Strengths: The new control variate is well motivated and is different from previously considered variance reduction techniques. The idea to use a quadratic function with tractable expectation is interesting. The control variates can be computed without much overhead. The approach can yield gradients with lower variance compared to a previously-considered control variate using a Taylor expansion, which is also demonstrated empirically.

Weaknesses: Whereas it has been demonstrated empirically that the proposed approach can improve on a Taylor-based control variate, it is not so clear how the control variate compares to other variance reduction techniques (such as for example Roeder et al., Sticking the Landing: Simple, Lower-Variance Gradient Estimators for Variational Inference). Also how do the results change if one optimizes the weight \gamma, or if one uses a variational family different from a Gaussian? Adding some experiments that address these questions would I think increase the relevance to the NeurIPS community.
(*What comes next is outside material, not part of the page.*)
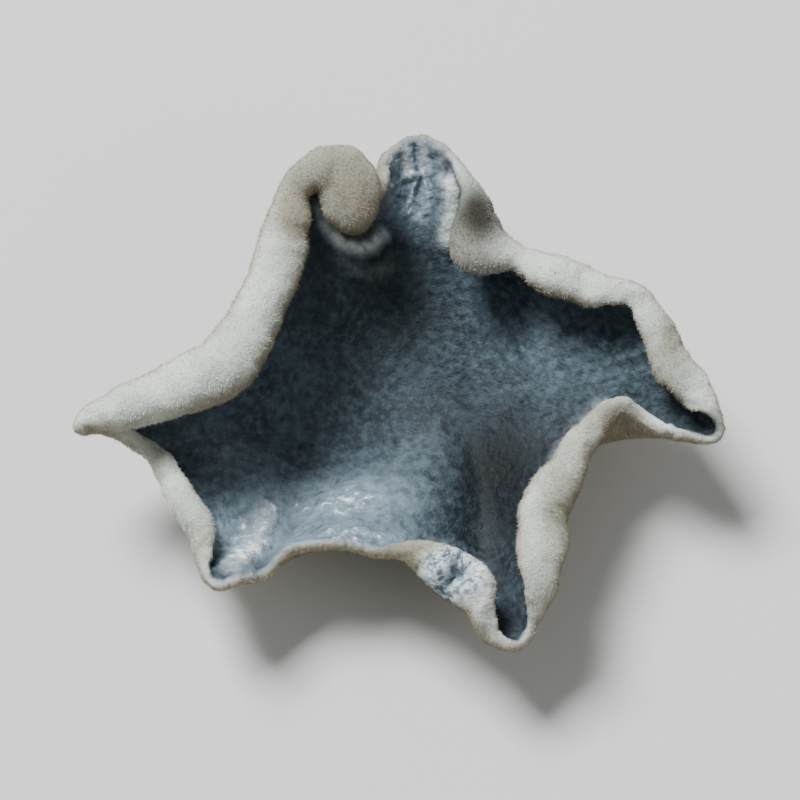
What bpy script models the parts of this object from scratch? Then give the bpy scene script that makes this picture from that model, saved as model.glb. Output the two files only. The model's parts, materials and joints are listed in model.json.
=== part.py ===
"""A dried wood ear: one thin leathery sheet, grown as a cup and cut from its wood at a short foot.

In drying the sheet has drawn up into a star, and its margins have rolled inward over the cup.
Everything is in metres with +Z up. The cut of the foot and the belly of the cup rest on Z = 0,
and the origin is below the middle of the outline.
"""
import math

import bmesh
import bpy
import numpy as np
from mathutils import Matrix

MM = 0.001
NAME = "wood_ear"

# The sheet, in millimetres
HUB = (-0.5, 1.5, 0.6)        # lowest place of the middle layer, where all ribs begin
HUB_RUN = 0.48                # share of its way to the margin that a rib starts out level
THICKNESS_HUB = 0.90
THICKNESS_CREST = 0.46
THICKNESS_EDGE = 0.34         # at the free edge, inside the roll

# How far round the cup a fold still shows, in radians: the folds die out towards the hub
CALM_HUB = 0.55
CALM_MARGIN = 0.05
CALM_FACING = 0.085           # the same for the direction in which the margin faces

# The cut foot under the back of the cup, in millimetres
FOOT_AT = (0.7, 7.2)
FOOT_RADIUS = 1.3             # of the flat cut
FOOT_FLARE = 3.2              # where its root has run out into the cup

# How the cup lies, in millimetres: on its foot and on two low places of its flattened belly
SETTLED = 0.5                 # how far the belly has sunk onto the ground
RESTS = ((0.44, 0.77), (-2.56, 2.57))
REST_WIDTH = 1.4
REST_SLOPE = 0.12             # how steeply the skin rises between what touches

# The knob in which the left roll ends, in millimetres and degrees
KNOB_AT = (-2.85, 10.85, 7.75)
KNOB_HALF = (1.42, 2.05, 1.15)
KNOB_DROOP = 18               # its front end hangs lower
KNOB_TURN = 11                # and points to the right

# The margin, anticlockwise from the right tip. Each landmark has its place on the crest, the lean
# of the sheet above level as it arrives there, the length over which it keeps that lean, and the
# radius and the turn of the roll that follows: mm, mm, mm, degrees, mm, mm, degrees.
MARGIN = (
    ("right tip",           14.1,  -0.3, 6.0, 35, 3.0, 0.34,  60),
    ("right roll, end",     13.8,   1.0, 6.7, 70, 2.4, 0.58, 195),
    ("right roll",          12.4,   3.4, 7.0, 80, 2.4, 0.66, 195),
    ("right corner",        10.5,   6.1, 7.5, 66, 2.4, 0.54, 165),
    ("upper right roll",     8.4,   6.9, 7.2, 80, 3.5, 0.62, 205),
    ("upper right swell",    6.5,   7.8, 7.1, 80, 3.5, 0.70, 205),
    ("upper right bend",     5.3,   8.3, 6.9, 80, 3.5, 0.48, 195),
    ("neck, right side",     4.2,   9.3, 6.4, 80, 2.4, 1.15, 190),
    ("neck, right fold",     2.9,  11.6, 6.7, 82, 2.2, 0.34, 130),
    ("neck, right corner",   2.0,  13.2, 6.4, 60, 2.2, 0.34,  50),
    ("neck",                 0.3,  14.0, 6.2, 50, 3.0, 0.36,  40),
    ("neck, left corner",   -1.1,  13.0, 6.2, 62, 2.2, 0.34,  60),
    ("notch",               -1.5,  11.8, 6.6, 84, 2.0, 0.36, 120),
    ("knob, end",           -2.4,  12.1, 7.8, 80, 2.6, 0.80, 225),
    ("knob",                -3.9,  12.6, 8.2, 76, 3.0, 0.92, 230),
    ("left roll, bend",     -5.5,  11.3, 8.4, 80, 3.0, 0.60, 215),
    ("left roll, top",      -6.3,   9.6, 8.5, 80, 3.5, 0.76, 225),
    ("left roll, middle",   -7.7,   5.2, 8.4, 82, 4.0, 0.98, 225),
    ("left roll, low",     -10.4,   2.2, 8.2, 82, 3.0, 1.12, 220),
    ("left horn",          -13.1,   1.1, 7.8, 84, 2.2, 0.80, 215),
    ("left horn, end",     -14.7,   0.3, 7.5, 84, 2.0, 0.48, 215),
    ("left tip",           -15.2,  -0.5, 7.1, 80, 1.6, 0.30, 190),
    ("under the horn",     -13.8,   0.1, 5.8, 75, 1.6, 0.32,  60),
    ("left hollow",        -12.4,  -0.7, 5.0, 72, 1.8, 0.38,  90),
    ("lower left roll",    -10.1,  -4.6, 5.5, 78, 2.4, 0.46, 170),
    ("lower left corner",   -9.0,  -7.4, 5.4, 45, 3.0, 0.36,  50),
    ("front left",          -5.6,  -6.0, 5.4, 66, 2.6, 0.34,  40),
    ("front",               -1.8,  -5.6, 5.6, 66, 2.6, 0.34,  40),
    ("front nub",            2.0,  -8.0, 6.1, 80, 2.4, 0.72, 205),
    ("lower right corner",   4.9, -10.2, 4.8, 40, 2.2, 0.40,  60),
    ("lower right roll",     6.8,  -5.6, 6.6, 92, 2.4, 0.95, 200),
    ("right flank",          7.9,  -1.6, 6.6, 92, 2.4, 0.55, 150),
    ("right hollow",         9.7,   0.7, 6.4, 88, 2.2, 0.34,  80),
    ("right tip, front",    12.4,  -0.4, 6.0, 70, 2.2, 0.34,  50),
)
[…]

Correctness: The claims seem correct with details provided in the appendix. The empirical methodology looks correct as well.

Clarity: The paper is well written and polished.

Relation to Prior Work: Related work is largely cited.

Reproducibility: Yes

Additional Feedback: How does it relate to the Taylor approximations used in ref. [22] Paisley et al, Variational Bayesian Inference with Stochastic Search, 2012? Is it possible to consider polynomials of higher order than two as control variates (assuming known higher moments for the variational distribution)? Is there also a relative large improvement over ref [16] if the Gaussian variational distribution comes from a linear flow (e.g. Householder flow) as in the low-rank case, or is there less variance? Why does Method 1 for optimizing v not perform better - does it have a higher variance itself?